US residential home consumes on average the order of 29kWh/day so a small 150MW coal station can supports the order of 5,000 homes and we are seeing large solar and wind deployment of several hundred MW and some GW deployments. Still, the issue is a coal fire station can run for a whole day while renewables tend to be peaky in nature. I know I’m comparing an average with effectively the peak generation capacity but we’ll come back to that.

This peakiness leads to what is called curtailment when the electricity operator asks the renewable generators to go offline, that is to disconnect from the grid. There are two issues here and the first is that obviously this is electricity that is wasted and the other is that operators are often required to reimburse the generators as they contracted at a fixed price for the supply. This cost can be hundreds of millions on an annualised basis at the moment. Form Energy analysis is that curtailment in California has increased from an average of 2.5 to 9.5 hours since 2014 and in 2022 and curtailment totals 1,860 GWh of wind and solar to date in 2022.

So the answer is obviously some form of storage that allows these peaks to be leveled out so that renewables can provide more of the base load and to avoid curtailment. This is where grid-level storage comes in and there are several options here but I’m discounting hydrogen production due to its low overall efficiency :

  • You can of course look to add some form of battery storage to the renewables
  • You can use another medium such as gas and there are several options here
  • Or you can look to combine generation with another ‘renewable’ to provide something like pumped hydro

The other thing that grid-level storage offers when combined with renewables is the ability to cover peaks. For example if you have 100MW of generation capacity and 50MW of storage you can for a period of time supply 150MW of capacity. Not only does storage allow you to extend coverage but it can help you meet peaks that exceed our capacity. This is basically what they have been doing with the ‘distributed’ grid in California over the summer.

Grid-level batteries have been in the press and one that got the most press coverage is the one deployed in Southern Australia as the result of a Twitter exchange between Atlassian chief Mike Cannon-Brookes and Elon Musk. This was a lithium-ion battery and these types of chemistry are more suited to supporting the operation (stability) of grids than storage. At scale there are other chemistries such as redox flow batteries that are more appropriate. Those based on Vanadium offer better economics of scale and also very high cycle expectancy, leading to an expected life of 25+ years. It is worth noting that the Chinese are due to bring a 200MW Vanadium flow battery online in October 2022 which will be the world’s largest redox flow battery to date. A recent article by Wood McKensize incorrectly characterised this as having 4 hours duration but this is missing leading as they have just used the initial 100MW/400MWh capacity to deduce this number whereas the technology support longer duration storage. If the energy draw was 1/4 of the storage capacity it would support 16 hours and so on.

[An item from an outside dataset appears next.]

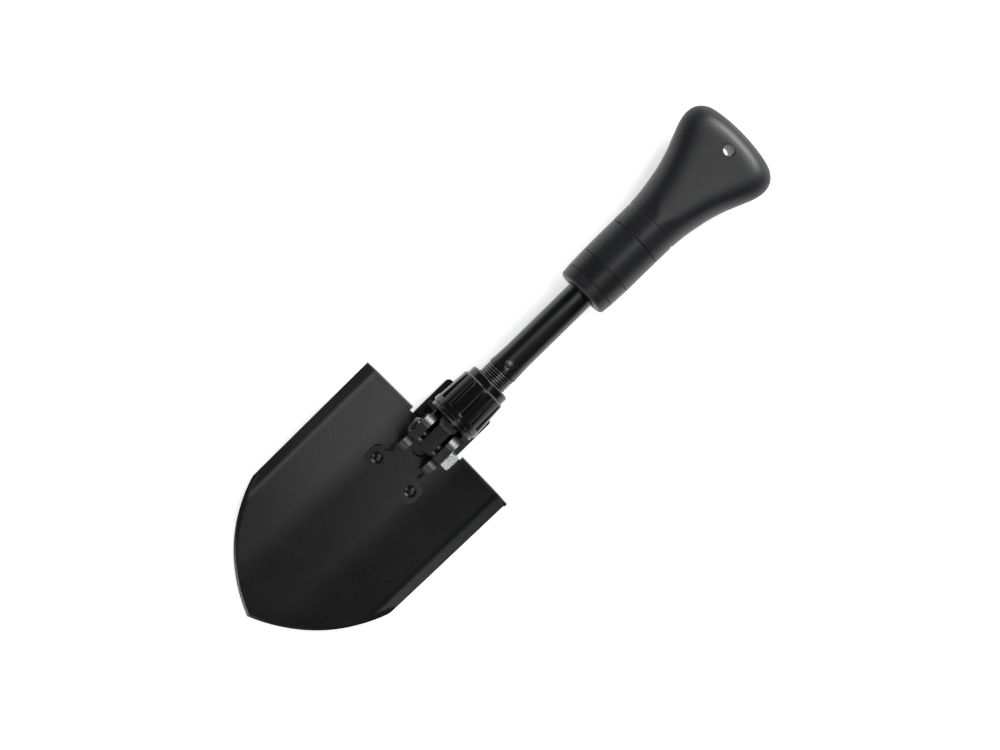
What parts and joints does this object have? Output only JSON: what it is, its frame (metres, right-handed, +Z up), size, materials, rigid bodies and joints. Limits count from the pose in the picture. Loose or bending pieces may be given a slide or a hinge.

With regards to other medium Energy Dome’s novel CO2 storage system looks very interesting as it does not need the cryogenic temperatures needed for air for storage and the architecture is modulator in nature offering 50MW, 100MW and 200MW of capacity. This show promises and offers round trip efficiencies of 75+%.

And we are seeing increasing use of pumped hydro energy storage (PHES), in particular in Australia. The main constraint here is the geology and this makes sense where there is an existing hydro facility or the natural geology offers a height differential that can be leveraged. One interesting development here is RheEnergise development of what they refer to as high-density hydro using a mineral-rich fluid that is 2.5 times denser than water. This means that the head or height difference only needs to be the order of 100m so is not so constrained from a geology perspective and can in principle be localised (my italics).

The bottom line is the deployment of grid-scale renewables without some form of storage makes no sense so why is there not a policy to ensure this in the UK and why are the electricity operators not looking at subsiding their installation instead of making curtailment payments?